Another approach is to store config in config files which are not checked into revision control, such as config/database.yml in Rails. This is a huge improvement over using constants which are checked into the code repo, but still has weaknesses: it's easy to mistakenly check in a config file to the repo, and there is a tendency for config files to be scattered about in different places and different formats, making it hard to see all the config for a given deploy at one time.
The best place for config is in environment variables (often shortened to env vars or env). Env vars are easy to change between deploys without changing any code, and unlike config files, there is no chance of them being checked into the code repo accidentally.
One method of managing config is batching it up into named groups (often called "environments"), such as the development, test, and production environments in Rails. This method does not scale cleanly: as more deploys of the app are created, new environment names are necessary - for example, staging or qa. As the project grows further, developers may add their own special environments like joes-staging. The worst outcome of this is when the application begins using conditionals to change behavior based on the environment name - code that looks like do_something_for_production if Rails.environment == 'production'.

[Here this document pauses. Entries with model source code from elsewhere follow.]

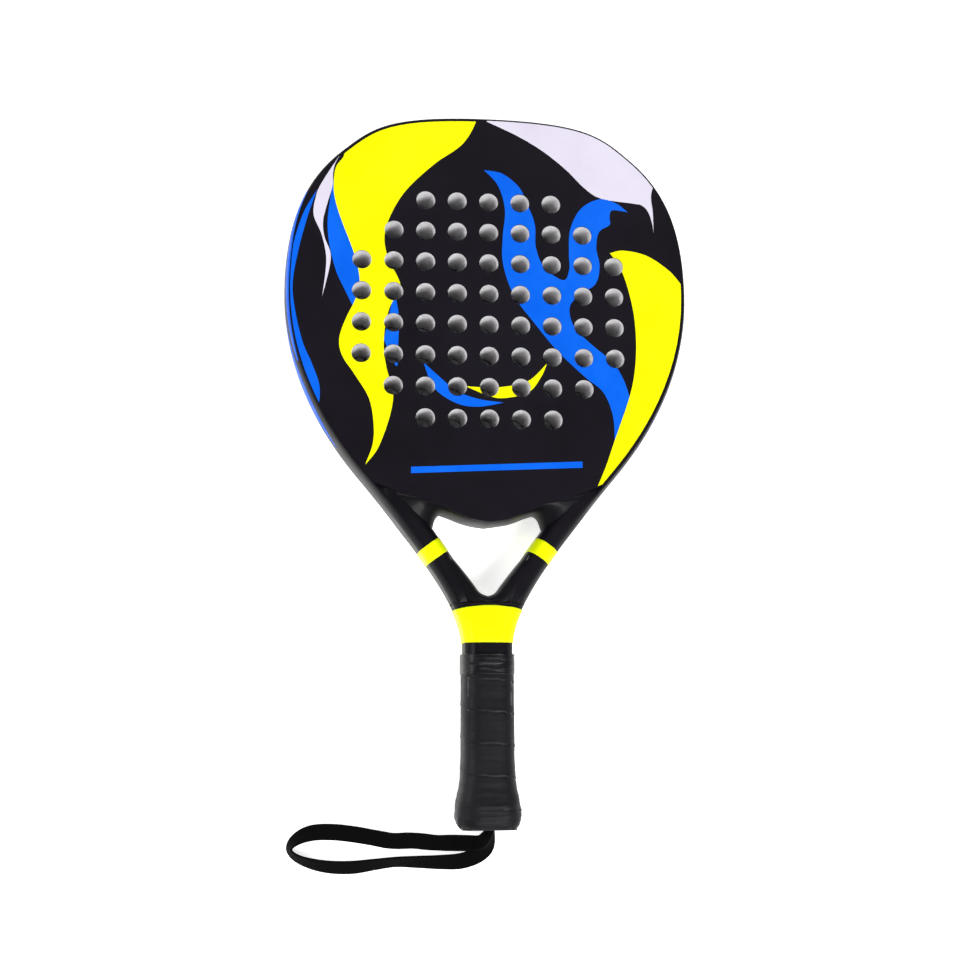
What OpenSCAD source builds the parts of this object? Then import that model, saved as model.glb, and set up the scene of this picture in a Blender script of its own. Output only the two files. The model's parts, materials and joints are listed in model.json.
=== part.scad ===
// Padel racket: a hollow laminate frame around a perforated foam core, two laminate faces with
// printed films, a wound handle and a webbing wrist strap. Millimetres. The racket lies on its
// rear face: +Y runs from the butt to the head, +Z out of the front face.

/* [Head] */
// Overall length, butt to head
racket_l = 455; // [440:1:460]
// Thickness of the head over both printed films
head_t = 38; // [32:1:38]
// Width of the frame tube across the rim
tube_w = 15.4; // [13:0.1:17]
// How far the rim's outer side bulges beyond the face
bulge = 3.5; // [1:0.5:5]
// Wall of the frame tube
tube_wall = 2; // [1:0.25:3]

/* [Faces] */
// Thickness of each face laminate
skin_t = 1; // [0.6:0.1:1.5]
// Thickness of a printed film
film_t = 0.2; // [0.1:0.05:0.4]

/* [Holes] */
// Diameter of the face holes
hole_d = 12.2; // [9:0.1:13]
// Distance between neighbouring holes
hole_pitch = 20.3; // [18:0.1:20.5]
// Height of the hole pattern's middle above the racket's middle
holes_y = 97.5; // [90:0.5:105]

/* [Throat and handle] */
// Half width of the bare neck
neck_a = 15; // [14:0.5:17]
// Depth of the neck, front to rear
neck_t = 30; // [28:1:34]
// Half width of the bare handle, over its shells
handle_a = 14.2; // [13.5:0.1:15]
// Half depth of the bare handle, over its shells
handle_b = 14; // [13.5:0.1:15]
// Wall of the handle shells
shell_t = 1.2; // [1:0.1:1.5]
// Thickness of the wound grip
grip_t = 2.4; // [1.5:0.1:3]

/* [Butt and strap] */
// Half width of the butt cap's end plate
cap_a = 17.2; // [16:0.1:18]
// Half depth of the butt cap's end plate
cap_b = 14.9; // [14:0.1:15.5]
// Hole for the strap in the butt cap
strap_hole_d = 12; // [10:0.5:14]
// Half thickness of the strap's webbing
strap_b = 1.2; // [0.8:0.1:1.6]

/* [Hidden] */

carbon = [0.12, 0.11, 0.13];
yellow = [1, 1, 0.1];
blue = [0.08, 0.44, 0.98];
white = [0.95, 0.94, 0.99];

mid_z = head_t / 2;
end_y = racket_l / 2;
lip_t = film_t + skin_t;
body_t = head_t - 2 * lip_t;
hole_rows = [5, 7, 9, 9, 9, 9, 7, 5];
eps = 0.01;

// Stations along the rim
seg_n = 14;
neck_y = -115;
shoulder_y = -119;
grip_y = -121;
tube_end_y = -216;
shell_end_y = -220;
inner_handle_a = handle_a - shell_t;
inner_handle_b = handle_b - shell_t;
core_bar_a = 4;

function bezier(p, t) =
    pow(1 - t, 3) * p[0] + 3 * pow(1 - t, 2) * t * p[1] + 3 * (1 - t) * t * t * p[2] + pow(t, 3) * p[3];
function curve(p, n, from = 0) = [for (i = [from:n]) bezier(p, i / n)];
function flip(p) = [-p.x, p.y];
function flipped(path) = [for (i = [len(path) - 1:-1:0]) flip(path[i])];
function unit(v) = v / norm(v);
function mix(a, b, t) = a + (b - a) * min(1, max(0, t));

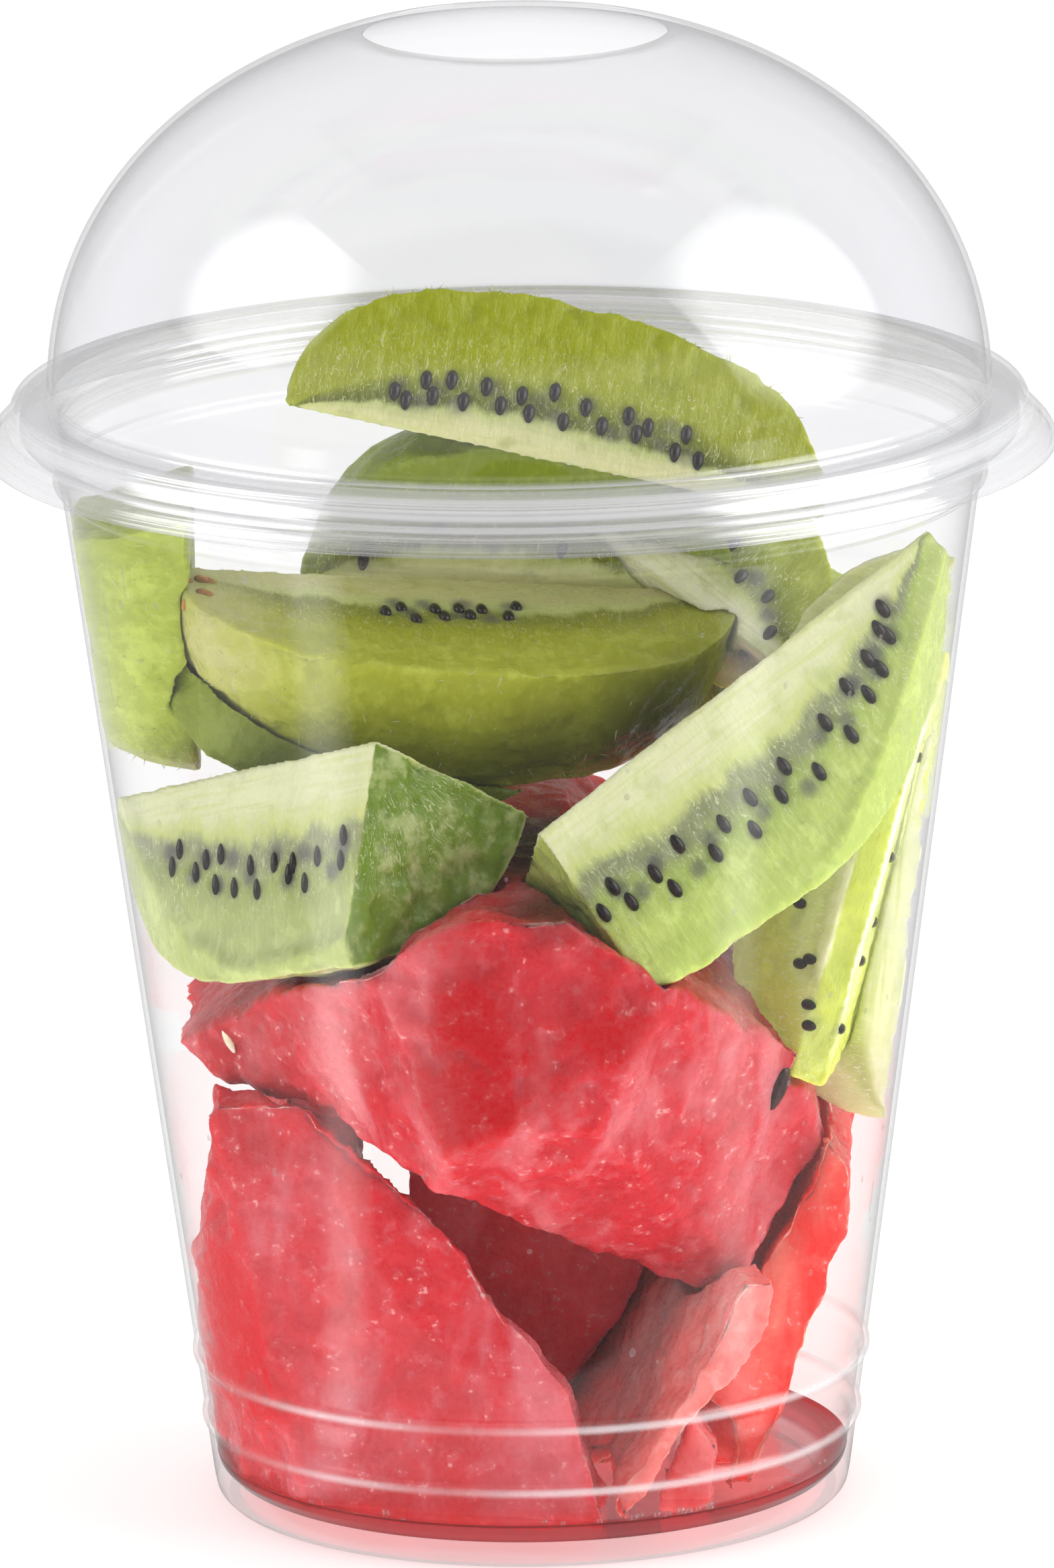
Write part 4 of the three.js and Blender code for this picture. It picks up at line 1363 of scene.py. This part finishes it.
class FRUITCUP_OT_stage(bpy.types.Operator):
    """Make the pale floor, the soft studio lights and the camera"""
    bl_idname = "fruitcup.stage"
    bl_label = "Stage"

    def execute(self, context):
        look = context.scene.fruitcup_stage
        self.floor(look)
        half, near, far = FLAG["half"], FLAG["from"], FLAG["to"]
        corners = [(x, y, FLAG["height"]) for x, y in (
            (-half, far), (half, far), (half, near), (-half, near))]
        self.card("dark card", corners, FLAG["shade"] * look.power)
        for turn in STRIPS["turns"]:
            corners = []
            for reach, side in ((STRIPS["near"], -1), (STRIPS["far"], -1), (STRIPS["far"], 1),
                                (STRIPS["near"], 1)):
                angle = math.radians(turn + side * STRIPS["half"])
                corners.append((math.sin(angle) * reach, -math.cos(angle) * reach,
                                STRIPS["height"]))
            self.card("pale strip", corners, STRIPS["shade"] * look.power,
                      lambda s, full: self.strip_sides(s, full, turn, look.power))
        self.lights(look)
        self.world(look)
        self.camera(context.scene)
        context.scene.view_settings.view_transform = "Standard"
        cycles = context.scene.cycles
        cycles.transparent_max_bounces = CLEAR_LAYERS
        cycles.diffuse_bounces = cycles.glossy_bounces = TURNS_OF_LIGHT
        return {"FINISHED"}

    def floor(self, look):
        s = Shader("floor")
        shade = s.mix(s.noise(s.place(), FLOOR_CLOUDS["scale"]), tuple(look.floor),
                      tuple(FLOOR_CLOUDS["darker"] * c for c in look.floor))
        path = s.add("ShaderNodeLightPath").outputs
        glow = s.between(path["Is Diffuse Ray"], 0, 1, FLOOR_GLOW["seen"] * look.power,
                         FLOOR_GLOW["cast"] * look.power)
        lit = s.shell(shade, 0.7, {"Specular IOR Level": 0.2, "Emission Color": shade,
                                   "Emission Strength": glow})
        way = s.parts(s.place())
        behind = s.maths("DIVIDE", way["Y"], s.maths("ABSOLUTE", way["X"]))
        mirrored = s.between(behind, *BEHIND, FLOOR_GLOW["beside"] * look.power,
                             FLOOR_GLOW["behind"] * look.power)
        dim = s.add("ShaderNodeEmission", {"Color": WHITE, "Strength": mirrored}).outputs[0]
        s.output(s.blend(path["Is Glossy Ray"], lit, dim))
        bm = bmesh.new()
        bmesh.ops.create_grid(bm, x_segments=2, y_segments=2, size=FLOOR_HALF)
        self.staged("floor", mesh_of(bm, "floor"), s.material)

    def strip_sides(self, s, full, turn, power):
        """The light of a strip, which fades to its long sides."""
        way = s.parts(s.place())
        angle = s.maths("ARCTAN2", way["X"], s.times(way["Y"], -1))
        off = s.maths("ABSOLUTE", s.maths("SUBTRACT", angle, math.radians(turn)))
        half = math.radians(STRIPS["half"])
        return s.between(off, STRIPS["even"] * half, half, full, FLOOR_GLOW["beside"] * power)

    def soft_corners(self, s, full, corners, power):
        """The light of a softbox, which fades to its corners."""
        middle = sum((Vector(c) for c in corners), Vector()) / len(corners)
        reach = (Vector(corners[0]) - middle).length * MM
        away = s.add("ShaderNodeVectorMath", {0: s.place(), 1: middle * MM},
                     operation="DISTANCE").outputs["Value"]
        even, edge = (share * reach for share in FADE["reach"])
        return s.between(away, even, edge, full, FADE["least"] * power)

    def card(self, name, corners, strength, faded=None):
        """A card that only reflections see. Its light may fade over it."""
        s = Shader(name)
        s.output(s.add("ShaderNodeEmission", {
            "Color": WHITE, "Strength": faded(s, strength) if faded else strength}).outputs[0])
        bm = bmesh.new()
        bm.faces.new([bm.verts.new(corner) for corner in corners])
        made = self.staged(name, mesh_of(bm, name), s.material)
        for ray in ("camera", "diffuse", "transmission", "volume_scatter", "shadow"):
            setattr(made, "visible_" + ray, False)

    def staged(self, name, mesh, material):
        mesh.transform(Matrix.Scale(MM, 4))
        mesh.materials.append(material)
        made = bpy.data.objects.new(name, mesh)
        bpy.context.scene.collection.objects.link(made)
        return made

    def lights(self, look):
        for spec in SOFTBOXES:
            lamp = bpy.data.lights.new(spec["name"], "AREA")
            lamp.shape = "RECTANGLE"
            lamp.size, lamp.size_y = (MM * s for s in spec["size"])
            lamp.energy = (spec["brightness"] * look.power * math.pi
                           * lamp.size * lamp.size_y)
            made = bpy.data.objects.new(spec["name"], lamp)
            turn, rise = math.radians(spec["turn"]), math.radians(spec["rise"])
            back = Vector((math.sin(turn) * math.cos(rise), -math.cos(turn) * math.cos(rise),
                           math.sin(rise)))
            middle, facing = Vector(AIM) + back * spec["distance"], back.to_track_quat("Z", "Y")
            made.location = middle * MM
            made.rotation_euler = facing.to_euler()
            made.visible_camera = made.visible_glossy = made.visible_transmission = False
            bpy.context.scene.collection.objects.link(made)
            wide, high = (s / 2 for s in spec["size"])
            corners = [middle + facing @ Vector((x * wide, y * high, 0))
                       for x, y in ((-1, -1), (-1, 1), (1, 1), (1, -1))]
            self.card(spec["name"] + " front", corners, spec["mirrored"] * look.power,
                      lambda s, full: self.soft_corners(s, full, corners, look.power))

    def world(self, look):
        """An even pale sky, with a dark ceiling in front that only reflections see."""
        world = bpy.data.worlds.new("studio")
        world.use_nodes = True
        s = Shader("sky", world.node_tree)
        way = s.parts(s.add("ShaderNodeTexCoord").outputs["Generated"])
        ahead = s.times(way["Y"], -1)
        dark = s.times(s.between(way["Z"], *DARK_RISE), s.between(ahead, *DARK_FRONT))
        mirrored = s.between(dark, 0, 1, SKY["mirrored"], SKY["dark"])
        glossy = s.add("ShaderNodeLightPath").outputs["Is Glossy Ray"]
        seen = s.add("ShaderNodeMapRange", {0: glossy, 3: SKY["light"], 4: mirrored})
        strength = s.times(seen.outputs[0], look.power)
        sky = s.add("ShaderNodeBackground", {"Color": WHITE, "Strength": strength})
        s.add("ShaderNodeOutputWorld", {"Surface": sky.outputs[0]})
        bpy.context.scene.world = world

    def camera(self, scene):
        data = bpy.data.cameras.new("camera")
        data.sensor_width, data.lens = CAMERA["sensor"], CAMERA["lens"]
        data.clip_start, data.clip_end = CAMERA["clip"]
        rise = math.radians(CAMERA["elevation"])
        back = Vector((0, -math.cos(rise), math.sin(rise)))
        made = bpy.data.objects.new("camera", data)
        made.location = (Vector(CAMERA["target"]) + back * CAMERA["distance"]) * MM
        facing = (-back).to_track_quat("-Z", "Y")
        roll = Quaternion(back, math.radians(CAMERA["roll"]))
        made.rotation_euler = (roll @ facing).to_euler()
        scene.collection.objects.link(made)
        scene.camera = made


class FRUITCUP_PT_panel(bpy.types.Panel):
    """Lists the steps that make the fruit cup"""
    bl_idname = "FRUITCUP_PT_panel"
    bl_label = "Fruit cup"
    bl_space_type = "VIEW_3D"
    bl_region_type = "UI"
    bl_category = "Fruit cup"

    def draw(self, context):
        for group in GROUPS:
            box = self.layout.box()
            looks = getattr(context.scene, group)
            for name in looks.bl_rna.properties.keys():
                if name not in ("rna_type", "name"):
                    box.prop(looks, name)
        for step in STEPS:
            self.layout.operator(step.bl_idname)


STEPS = (FRUITCUP_OT_stage, FRUITCUP_OT_cup, FRUITCUP_OT_lid, FRUITCUP_OT_kiwis,
         FRUITCUP_OT_melons, FRUITCUP_OT_juice)
GROUPS = {
    "fruitcup_plastic": PlasticLook,
    "fruitcup_kiwi": KiwiLook,
    "fruitcup_melon": MelonLook,
    "fruitcup_juice": JuiceLook,
    "fruitcup_stage": StageLook,
}


def register():
    for group in (*GROUPS.values(), *STEPS, FRUITCUP_PT_panel):
        bpy.utils.register_class(group)
    for name, group in GROUPS.items():
        setattr(bpy.types.Scene, name, bpy.props.PointerProperty(type=group))


def unregister():
    for name in GROUPS:
        delattr(bpy.types.Scene, name)
    for group in (FRUITCUP_PT_panel, *reversed(STEPS), *reversed(GROUPS.values())):
        bpy.utils.unregister_class(group)


def main():
    register()
    for step in STEPS:
        family, name = step.bl_idname.split(".")
        getattr(getattr(bpy.ops, family), name)()


if __name__ == "__main__":
    main()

In a twelve-factor app, env vars are each orthogonal values, not grouped together as "environments," but independently controllable for each deploy. This is a model that scales up smoothly as the app naturally grows more deploys over its lifetime.
A common pattern with env vars is to fall back on sensible defaults when not set. For example, an app may use the CANONICAL_HOST env var for redirects, but the app will not attempt a redirect the the value is not set (which is usually desirable for development deploys). Or assuming a local memcached if the MEMCACHED_URL is not set. In this way, no env vars means the app is running as a vanilla development deploy.